Как видим, за счет раздувшейся после Первой мировой войны «Великой Румынии» полакомились все ее соседи, но сегодня почему-то активно вспоминают лишь о Советском Союзе, вернувшем в свой состав Бессарабию, оккупированную румынами после Октябрьской революции. Значит, это тоже кому-нибудь нужно.
Впрочем, Советский Союз не сидел сложа руки и, пользуясь благоприятной политической конъюнктурой, быстренько присоединил Прибалтику. «Прибалтийские государства были самими ярыми антибольшевистскими государствами в Европе, – писал Черчилль в своем эпохальном труде «Вторая мировая война». – Грубыми методами, свойственными революциям в этих районах, (они) создали общества и правительства, главным принципом которых была враждебность к коммунизму и России. 20 лет отсюда, в частности из Риги, по радио и всевозможным другим каналам на весь мир шел поток острой антибольшевистской пропаганды» (78). Но все же стоит признать за улыбку истории тот факт, что те же литовцы, большие любители порассуждать о советской оккупации, в своей нынешней столице Вильнюсе оказались исключительно благодаря штыкам Красной армии, изгнавшей поляков.

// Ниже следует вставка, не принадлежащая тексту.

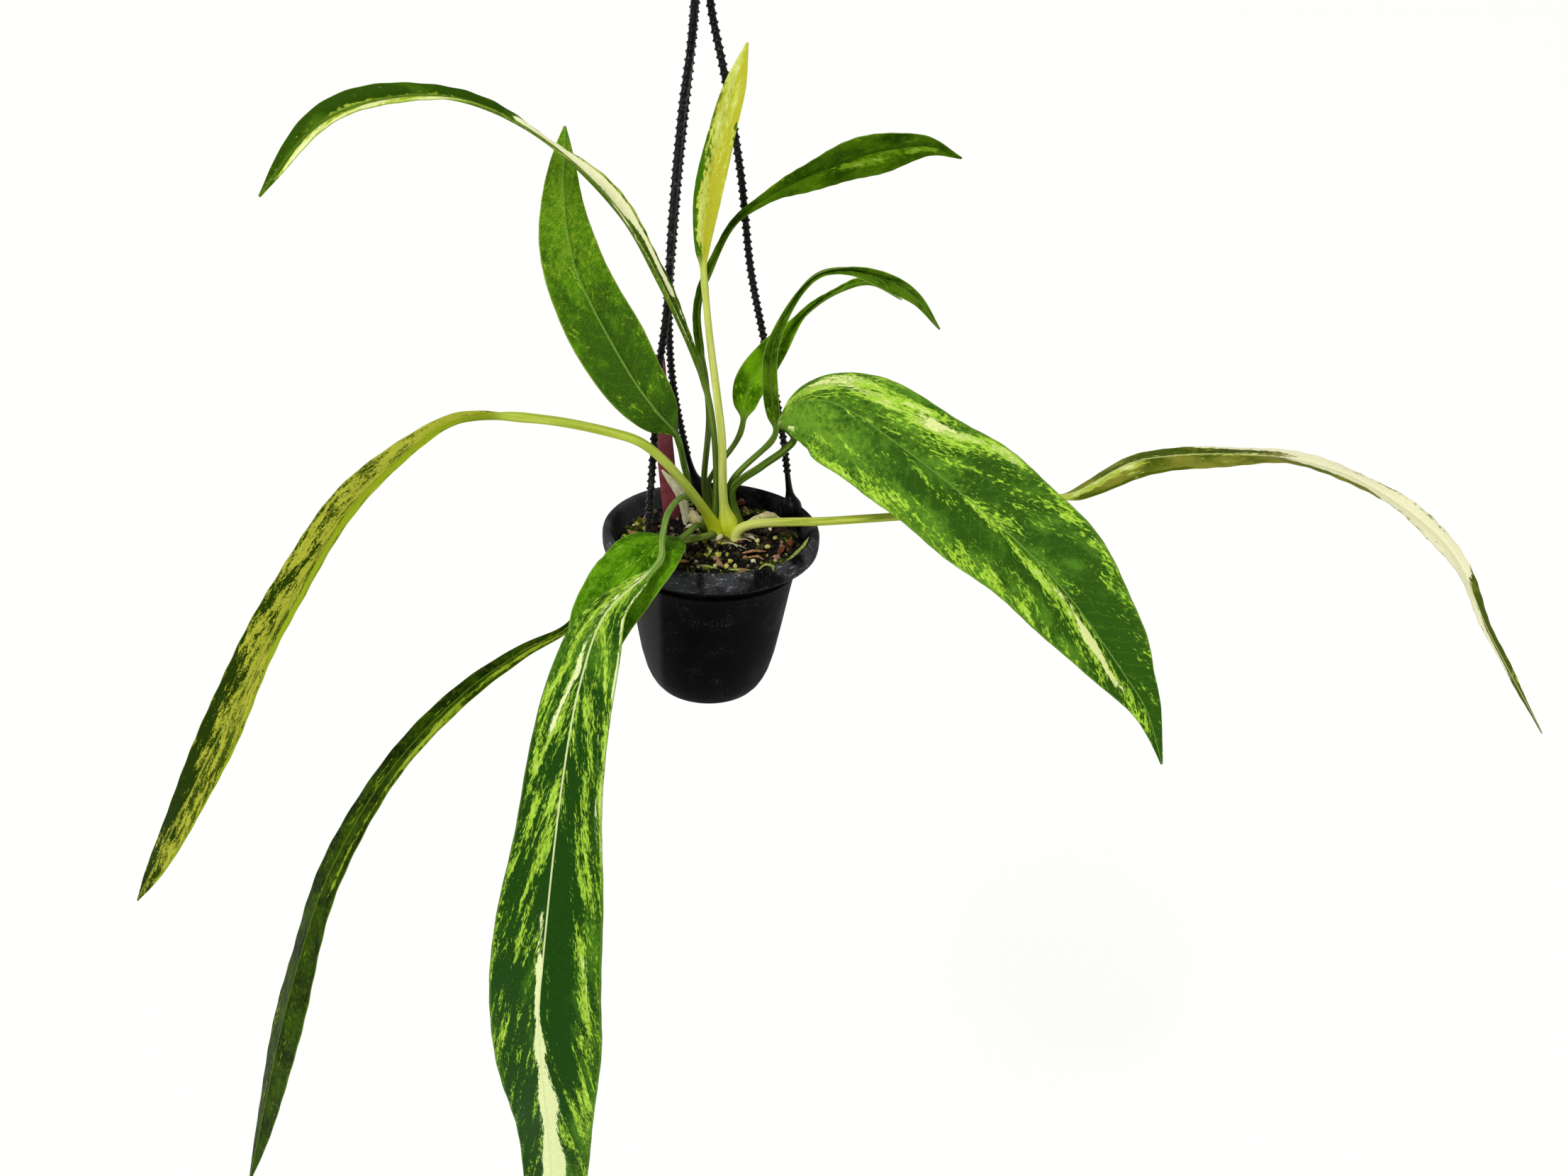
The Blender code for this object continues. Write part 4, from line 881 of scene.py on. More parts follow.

Советы с новыми подданными не церемонились. Невзирая на «дружбу» с Германией, однако памятуя о роли «фольксдойчей» в покорении европейских стран и, говоря казенным языком, «в целях ликвидации немецкой агентуры на советских территориях – Прибалтике, Западной Белоруссии и Западной Украине, Бессарабии», все этнические немцы были в кратчайший срок выселены из свежеобретенных территорий в Германию. Исходя из опыта других стран, можно предположить, что резон в данном перемещении имелся. Например, в 1940 году в Дании, несмотря на заключенный пакт о ненападении с Германией, засекли и арестовали группу из девяти местных немцев, которая занималась шпионажем, собирая сведения о морских перевозках. Подобных случаев работы этнических немцев на свою родину насчитывались десятки, и мы еще расскажем о них.